All truth told, I didn’t start late. I decided to be a writer when I was eight years old. I wrote steadily through my childhood and teenage years. But the older I got, the more pressure was leveraged on me to focus on something “useful.” Broken working-class homes don’t have a lot of resources to spare and society as a whole tends to dismiss art as superfluous. All of which is the first, most materially relevant reason why we should break down the cult of the early artistic success: the matter of privilege. I cannot overstate how much the ability to focus on art early in life depends on the resources that are given to you. From material security to professional opportunities to emotional encouragement, if you find yourself in situations of profound lack, your work must begin not with art but with some sort of basic survival. Many people can make art in strained circumstances, but just as many others are overwhelmed by the stress and anxiety of such circumstances. As a young adult, I stumbled into early single motherhood, and spent many of my adult years in desperate survival. Over time, survival got much easier. In my mid-thirties, I regained both the material and mental capacity to consider what lay beyond survival. I started reading again. I started writing again. I set aside time for myself to heal and to think. I learned that when resources are not given to you, you have to earn them yourself, and often that takes a lot of time and expended effort. For all intents and purposes, yes, I have started late as a writer. But, viewed within the scope of my life, it could not have been any other way. And when you are older, it’s easier to see maybe that is the point.

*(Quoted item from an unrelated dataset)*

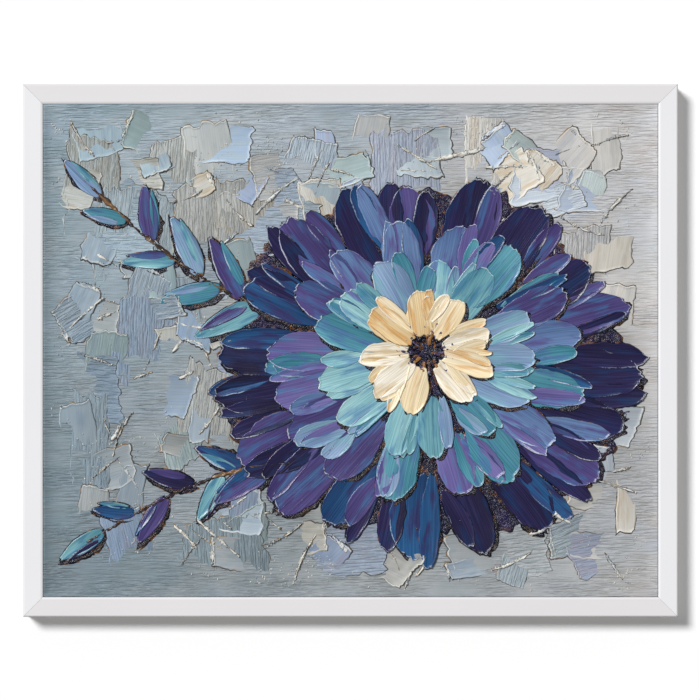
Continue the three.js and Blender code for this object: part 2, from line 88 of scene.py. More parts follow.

Now that I am older, I can line up the material resources I have earned. That non-art career I pursued brought in money and helped me to build my own foundation. I learned how to handle professional matters, how to communicate, how to solve problems. I did a lot of different jobs. I made a lot of different mistakes. I learned about the world. I traveled and I observed. I saw how other people live and their challenges, some of which I realized that despite my own difficulties, I always had the privilege to avoid. I learned how the world worked and I learned how to work in it, and maybe sometimes even make it work better. Now when it comes to the business of making a life for making art, I am prepared. I know what to do. I have a huge amount of knowledge and wisdom I didn’t have twenty years ago. Anyone who has lived twenty years and paid the slightest attention to the experience will have more knowledge and wisdom as a result. And what endeavor isn’t made better by more knowledge and wisdom?
But I know more than how to navigate the world. I know by place in it, and, most importantly, I know what I have to say about it. I know what my voice sounds like. This is not to say any sort of artistic style I aspire to is fully-formed and unchangeable (I’m pretty sure that’s not how it works anyway). But I know myself. I know who I am. I know this because I’ve been challenged over and over and over again, and in the course of survival I have been forced to define myself. I know what I’m interested in and I know what compels me. I know what I can bear witness to. Whatever I make now is in that voice: unique, hard-earned, and well-deserved. I couldn’t have found it any other way.*
No one creates art in a vacuum, because no one lives in a vacuum, and art comes from life. If art does not come from life, if it is not rooted in the dirt of the world and veined with all of the world’s messy significance, it is a shallow sort of art, suitable for decoration only. It is not art that tells the essential truth. It is not art that sustains people’s souls. Folks can go for whatever art they want to, but I want what’s buried in the deep, rich, chaotic, psychological, mythological world loam. And, putting a few rare Keatsian prodigies aside, you can’t earn the ability to make that sort of art by age twenty-two. And even if you could, why should you? That’s not the point. We are not here for speed. We are here for significance.
And so here is my message to all of the late starters: good for you for starting late. Not in any sort of “way to go, sport” condescension, but in the full-throated acknowledgement of the wealth of your lived lives. You know what it’s like to make your way through a world not designed for you. You’ve had your hearts broken and your illusions dissolved. You’ve worked multiple jobs, faced evictions, defaulted on loans, managed mental health, suffered prejudice, and struggled to provide for your kids. You learned how much you can go through and still survive. You survived. Now when you make art, you can put the whole of your beautifully, painfully created selves into it, and it will be something unprecedented and vital. It’s not “okay” that you started late. It’s powerful. And when anyone tries to pat you on the head and tell you otherwise, you will know enough to smile and walk on, and know that they will figure it all out, in time.
* (Let me note briefly that none of this is to doom the artistic identities of those who start with more resources and less friction. There is nothing wrong with being able to begin early. Ideally, we want that for everyone. I’ve worked hard to create an environment for my own child that values and enables art and art-making. But I resist making starting early the only standard by which we judge everyone and I hope those who started early are not putting unnecessary pressure on themselves to reach this standard when there is exploration and lovely confusion waiting for them.)